After the first few times of me spilling coke, coffee, water and what not on my laptops and open case PCs I have it ingrained in me. Anything, ANYTHING goes wrong - plug that thing off ASAP. It's a learned reflex at this point.
Seriously though, limiting the macro length to something reasonable should work, but it’s also guaranteed to make some people mad. I’m sure there’s at least one user who is working on something absurdly obscure that requires a macro long enough to reach beyond the edge of the observable universe.
My solution is to make the default behavior sensible, while proving a special option for that one guy. Just limit it for the average user, but not for everyone.
Well you make that adjustable with infinite being one of the choices. Set it to a default of something like 25 and let the user increase if they need to.
That's fun and also horrifying. Consider the fact that your keyboard history likely has your password it. You could end up running sudo commands and authorizing things unintentionally
I once left my phone non locked in my pocket once and it started typing a ton of gibberish in a serious group chat. So yep, could've been worse for you
OP is literally the dude running the strange setup in the age olld, "this should be a solution that anyone can use, no one can be running THAT strange of a setup".
Because ortholinear split keyboards aren't that easy to come by (I got tired of confusing my fingers when reaching for letters between them, now there is no "between", just straight columns. Also, I can hold my hands at shoulder width!), on the other hand this was an option I had all the necessary hardware for, and with some software configuration it is actually really usable!
(The question could potentially also be "Why aren't more people using two numpads as a keyboard?", but I guess that the answer would be somewhere between they don't care about and they don't know about the advantages it would provide. 🙃)
From your discussion with Kanata "two numpads as a makeshift cheap "split ortholinear" keyboard" I am curious to see a picture of this. If I misunderstood the posts and this is the Kanat guy saying this then oops, otherwise, this sounds interesting as a super-portable full-sized keyboard.
Fucking Gskill keyboard has the same issue. Maco recording buttons that are up near escape so I'd hit record without knowing it, then sometime later I'd replay it all. After the second time I just ripped the whole button off the keyboard.
Damn. In the old days, I would have yanked the power cable out, but I probably wouldn't remember powering off the laptop either. Kudos for posting about it though.
Does Ctrl+Alt+Backspace not kill X any more (assuming you're using X)?
Does Ctrl+Alt+Delete reboot the system from a graphical desktop? Or is that only from the virtual consoles?
I wonder if locking the session would have stopped it as well.
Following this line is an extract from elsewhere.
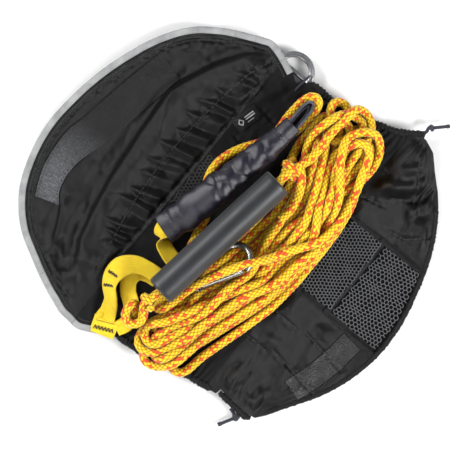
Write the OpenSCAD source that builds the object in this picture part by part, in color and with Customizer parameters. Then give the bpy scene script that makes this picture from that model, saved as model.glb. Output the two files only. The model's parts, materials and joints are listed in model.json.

I doubt the Alt+SysRq combos would have been useful since other random input was happening at the same time (unless the next keystroke happened to be an I, U, or B).
1.) I'm using wayland (river as a compositor at this point), and have not set up a key combo for riverctl exit in fear of an accidental trigger, but it might actually be a good idea.
2.) As far as I know, that only applies to the VTTYs.
3.) Setting up a screen locker program does seem like a good option for preventing unwanted input (which can occur for other reasons as well, such as my one year old son 😀) without potential loss of work / data! Is swaylock the go to solution for this nowadays?
River looks nice, I use bspwm for years now and always was in search of another highly configurable wm/compositor for Wayland. I hate the i3/sway way of doing things i.e. beeing very opinionated while pretending not to and doing things almost like a DE.
On first glance this seems to be it! With riverctl replacing bspc. It even allows external programs for the layout and the config is by default just a shell script.
Are there any known issues you encountered or quirks? Would you recommend it to me?